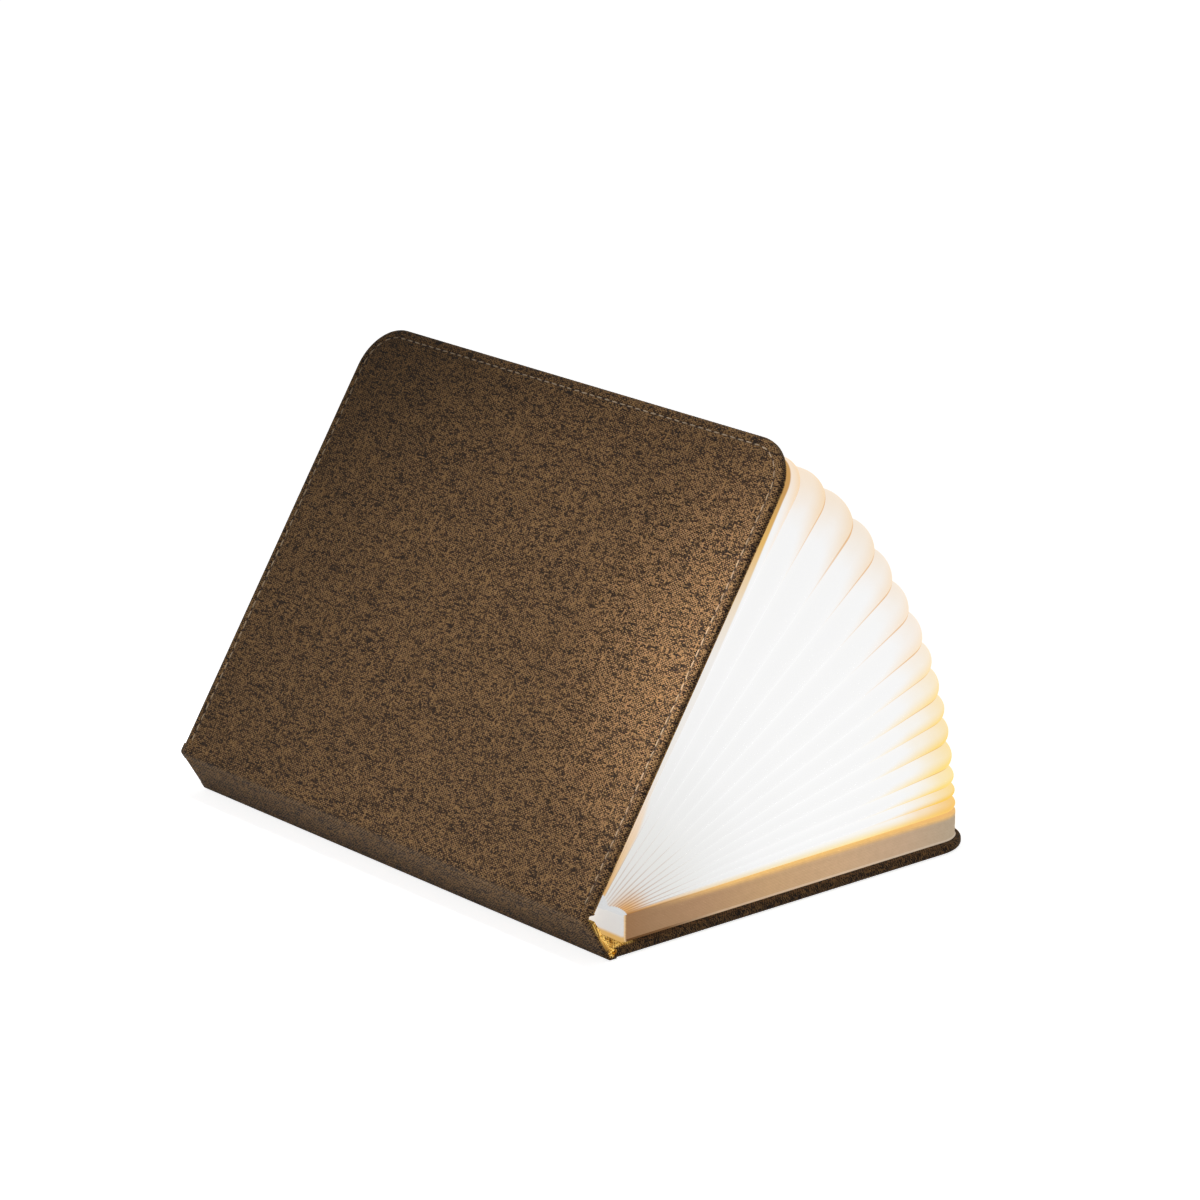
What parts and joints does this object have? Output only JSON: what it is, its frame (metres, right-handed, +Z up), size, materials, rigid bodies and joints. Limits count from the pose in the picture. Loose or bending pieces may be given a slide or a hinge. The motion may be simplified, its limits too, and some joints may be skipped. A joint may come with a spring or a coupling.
{
  "type": "folding book lamp",
  "caption": "Cloth-bound book whose folded paper pages fan open round a battery light bar along the spine, to stand as a lamp.",
  "frame": {"origin": "centre of the rear cover's flat bottom face, which lies on the table", "axes": "+X from the spine to the rear cover's fore-edge, +Y along the spine from the head end to the tail end with the charging socket, +Z up"},
  "size_m": [0.1724, 0.215, 0.1528],
  "materials": {
    "linen_cloth": "woven linen look, matt, light and dark slubs",
    "greyboard": "raw pressed board",
    "end_paper": "matt paper",
    "thread": "twisted sewing thread",
    "magnet": "plated",
    "closed_pages": "matt paper edges",
    "fold_paper": "thin translucent paper, lit from inside",
    "foam_tape": "soft",
    "tray_metal": "extruded",
    "opal_plastic": "opal",
    "cap_plastic": "moulded",
    "screw_steel": "plated",
    "white_board": "white solder mask",
    "led_chip": "phosphor",
    "black_plastic": "moulded",
    "green_board": "solder mask",
    "socket_steel": "pressed",
    "indicator_plastic": "clear moulded",
    "battery_film": "foil pouch",
    "foam_rubber": "cellular",
    "lead_insulation": "insulated wire"
  },
  "bodies": {
    "rear_cover": {"rear_cloth": "linen_cloth", "rear_board": "greyboard", "rear_lining": "end_paper", "rear_stitching": "thread", "rear_magnets": "magnet", "rear_end_paper": "end_paper", "rear_page_block": "closed_pages", "rear_hinge_cloth": "linen_cloth"},
    "spine": {"spine_cloth": "linen_cloth", "spine_board": "greyboard", "spine_lining": "end_paper", "mounting_tape": "foam_tape", "bar_tray": "tray_metal", "diffuser": "opal_plastic", "head_end_cap": "cap_plastic", "tail_end_cap": "cap_plastic", "cap_screws": "screw_steel", "led_board": "white_board", "leds": "led_chip", "cover_sensor": "black_plastic", "control_board": "green_board", "control_chips": "black_plastic", "charging_socket": "socket_steel", "socket_tongue": "black_plastic", "charge_indicator": "indicator_plastic", "battery": "battery_film", "battery_pads": "foam_rubber", "battery_leads": "lead_insulation"},
    "front_cover": {"front_cloth": "linen_cloth", "front_board": "greyboard", "front_lining": "end_paper", "front_stitching": "thread", "front_magnets": "magnet", "switch_magnet": "magnet", "front_end_paper": "end_paper", "front_page_stack": "closed_pages", "front_hinge_cloth": "linen_cloth"},
    "leaf_01": {"pleat_01": "fold_paper"},
    "leaf_02": {"pleat_02": "fold_paper"},
    "leaf_03": {"pleat_03": "fold_paper"},
    "leaf_04": {"pleat_04": "fold_paper"},
    "leaf_05": {"pleat_05": "fold_paper"},
    "leaf_06": {"pleat_06": "fold_paper"},
    "leaf_07": {"pleat_07": "fold_paper"},
    "leaf_08": {"pleat_08": "fold_paper"},
    "leaf_09": {"pleat_09": "fold_paper"},
    "leaf_10": {"pleat_10": "fold_paper"},
    "leaf_11": {"pleat_11": "fold_paper"},
    "leaf_12": {"pleat_12": "fold_paper"},
    "leaf_13": {"pleat_13": "fold_paper"},
    "leaf_14": {"pleat_14": "fold_paper"},
    "leaf_15": {"pleat_15": "fold_paper"}
  },
  "joints": [
    {"name": "rear_hinge", "type": "hinge", "parent": "rear_cover", "child": "spine", "pos_m": [-0.0822, 0, 0.0015], "axis": [0, -1, 0], "range_deg": [-32.1, 150], "deforming": ["rear_hinge_cloth"]},
    {"name": "front_hinge", "type": "hinge", "parent": "spine", "child": "front_cover", "pos_m": [-0.09107, 0, 0.01565], "axis": [0, -1, 0], "range_deg": [-25.2, 156.9], "deforming": ["front_hinge_cloth"]},
    {"name": "fold_01", "type": "hinge", "parent": "rear_cover", "child": "leaf_01", "pos_m": [-0.0822, 0, 0.0015], "axis": [0, -1, 0], "range_deg": [-1.75, 7.99], "deforming": ["pleat_01"]},
    {"name": "fold_02", "type": "hinge", "parent": "leaf_01", "child": "leaf_02", "pos_m": [-0.0822, 0, 0.0015], "axis": [0, -1, 0], "range_deg": [-1.65, 7.53], "deforming": ["pleat_02"]},
    {"name": "fold_03", "type": "hinge", "parent": "leaf_02", "child": "leaf_03", "pos_m": [-0.0822, 0, 0.0015], "axis": [0, -1, 0], "range_deg": [-2.25, 10.33], "deforming": ["pleat_03"]},
    {"name": "fold_04", "type": "hinge", "parent": "leaf_03", "child": "leaf_04", "pos_m": [-0.0822, 0, 0.0015], "axis": [0, -1, 0], "range_deg": [-3.35, 15.47], "deforming": ["pleat_04"]},
    {"name": "fold_05", "type": "hinge", "parent": "leaf_04", "child": "leaf_05", "pos_m": [-0.0822, 0, 0.0015], "axis": [0, -1, 0], "range_deg": [-3.25, 15], "deforming": ["pleat_05"]},
    {"name": "fold_06", "type": "hinge", "parent": "leaf_05", "child": "leaf_06", "pos_m": [-0.0822, 0, 0.0015], "axis": [0, -1, 0], "range_deg": [-3.05, 14.07], "deforming": ["pleat_06"]},
    {"name": "fold_07", "type": "hinge", "parent": "leaf_06", "child": "leaf_07", "pos_m": [-0.0822, 0, 0.0015], "axis": [0, -1, 0], "range_deg": [-3.85, 17.81], "deforming": ["pleat_07"]},
    {"name": "fold_08", "type": "hinge", "parent": "leaf_07", "child": "leaf_08", "pos_m": [-0.0822, 0, 0.0015], "axis": [0, -1, 0], "range_deg": [-3.65, 16.87], "deforming": ["pleat_08"]},
    {"name": "fold_09", "type": "hinge", "parent": "leaf_08", "child": "leaf_09", "pos_m": [-0.0822, 0, 0.0015], "axis": [0, -1, 0], "range_deg": [-4.75, 22.01], "deforming": ["pleat_09"]},
    {"name": "fold_10", "type": "hinge", "parent": "leaf_09", "child": "leaf_10", "pos_m": [-0.0822, 0, 0.0015], "axis": [0, -1, 0], "range_deg": [-5.05, 23.41], "deforming": ["pleat_10"]},
    {"name": "fold_11", "type": "hinge", "parent": "spine", "child": "leaf_11", "pos_m": [-0.09107, 0, 0.01565], "axis": [0, -1, 0], "range_deg": [-5.25, 32.43], "deforming": ["pleat_11"]},
    {"name": "fold_12", "type": "hinge", "parent": "leaf_11", "child": "leaf_12", "pos_m": [-0.09107, 0, 0.01565], "axis": [0, -1, 0], "range_deg": [-5.35, 33.05], "deforming": ["pleat_12"]},
    {"name": "fold_13", "type": "hinge", "parent": "leaf_12", "child": "leaf_13", "pos_m": [-0.09107, 0, 0.01565], "axis": [0, -1, 0], "range_deg": [-6.25, 38.65], "deforming": ["pleat_13"]},
    {"name": "fold_14", "type": "hinge", "parent": "leaf_13", "child": "leaf_14", "pos_m": [-0.09107, 0, 0.01565], "axis": [0, -1, 0], "range_deg": [-5.25, 32.43], "deforming": ["pleat_14"]},
    {"name": "fold_15", "type": "hinge", "parent": "leaf_14", "child": "leaf_15", "pos_m": [-0.09107, 0, 0.01565], "axis": [0, -1, 0], "range_deg": [-3.35, 20.6], "deforming": ["pleat_15"]}
  ],
  "couplings": [
    {"joint": "fold_01", "follows": "rear_hinge", "ratio": 0.052959},
    {"joint": "fold_02", "follows": "rear_hinge", "ratio": 0.049844},
    {"joint": "fold_03", "follows": "rear_hinge", "ratio": 0.068536},
    {"joint": "fold_04", "follows": "rear_hinge", "ratio": 0.1028},
    {"joint": "fold_05", "follows": "rear_hinge", "ratio": 0.099688},
    {"joint": "fold_06", "follows": "rear_hinge", "ratio": 0.093458},
    {"joint": "fold_07", "follows": "rear_hinge", "ratio": 0.11838},
    {"joint": "fold_08", "follows": "rear_hinge", "ratio": 0.11215},
    {"joint": "fold_09", "follows": "rear_hinge", "ratio": 0.14642},
    {"joint": "fold_10", "follows": "rear_hinge", "ratio": 0.15576},
    {"joint": "fold_11", "follows": "front_hinge", "ratio": 0.20635},
    {"joint": "fold_12", "follows": "front_hinge", "ratio": 0.21032},
    {"joint": "fold_13", "follows": "front_hinge", "ratio": 0.24603},
    {"joint": "fold_14", "follows": "front_hinge", "ratio": 0.20635},
    {"joint": "fold_15", "follows": "front_hinge", "ratio": 0.13095}
  ]
}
┄┄┄┄┄┄
What to produce: Pick out the lines containing the string "bodies".

Answer below:
What parts and joints does this object have? Output only JSON: what it is, its frame (metres, right-handed, +Z up), size, materials, rigid bodies and joints. Limits count from the pose in the picture. Loose or bending pieces may be given a slide or a hinge. The motion may be simplified, its limits too, and some joints may be skipped. A joint may come with a spring or a coupling.
  "bodies": {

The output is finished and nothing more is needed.